1. Some children need to unwind after a long day at school. I substituted at an after-school care center and saw a bunch of over-stressed kids. They get off school, come to the center, and are told to sit there and do their homework as well as additional tutoring work. It would be more healthy to allow the kids to de-stress with a snack and some play time. Let your child know that you are setting the timer for half an hour to an hour of free time. Put the timer where it can be easily seen. When the timer goes off, the expectation is clear. There is no excuse not to start the homework immediately. “Can I just watch the last 10 minutes of this show?” No! “Just one more game?” No!

2. Have your child lay out all the work that needs to be completed. If there is a long-term project, decide how much of it needs to be done today. Check each subject area. Most teachers will tell the students to write down their homework assignments in their notebooks. Go over the list with your child. Here is where you teach your child priorities. Which assignment should he do first? If there is an assignment that is easy, do that first and get it out of the way. Next, which assignment will affect his grade the most? There are some assignments that are long and tedious, but not worth much on the grade. He can do that last.

3. Set the timer for a certain amount of time that your child needs to work continuously. Depending on your child, it could be anywhere from 10 minutes to 30 minutes. During that period, he must be working diligently on the homework. The time should be long enough to actually get some work done, but short enough that he doesn’t lose focus. Let him know that when the timer beeps, he gets to take a short break. Set the timer again for a 5-minute break. When it beeps after 5 minutes, again the expectation is clear. It’s back to the table to continue where he left off. Lengthen each work period by 2 minutes. Since children generally do not have an extended attention span, slowly requiring a longer work time helps to develop a longer attention span. This routine also breaks up the work into manageable segments. Even when adults work, we take breaks, don’t we? When the child knows there is a break coming, it makes the work more bearable. Continue this routine until the work is done.
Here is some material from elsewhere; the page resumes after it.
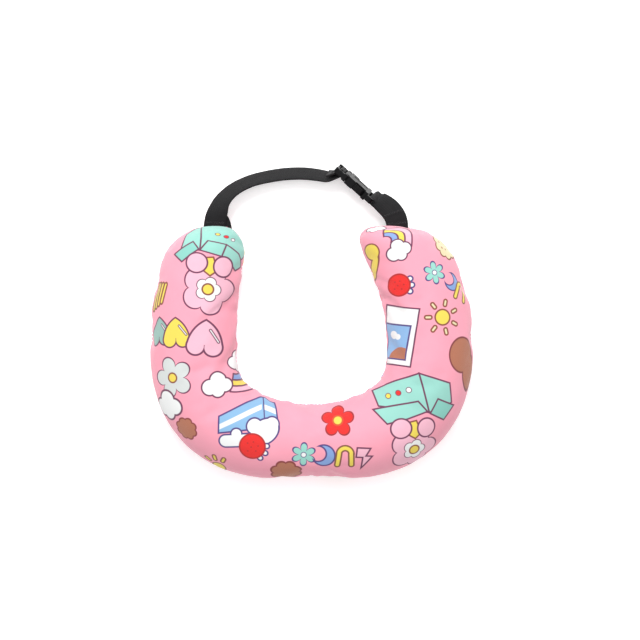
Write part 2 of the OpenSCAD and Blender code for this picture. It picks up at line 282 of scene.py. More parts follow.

4. Set a reward system for achieving successes. Everyone needs kudos to encourage progress. Adults get paychecks to keep us going to work. In fact, we like our paychecks weekly rather than monthly, don’t we? For example, if your child finishes all his homework by 5pm, he gets a sticker on the chart or a marble in the jar. When he gets 5 stickers or marbles, the reward is…

The best motivation is positive reinforcements. Be creative and make work fun for your children. This way, they will develop a positive attitude and good work ethic.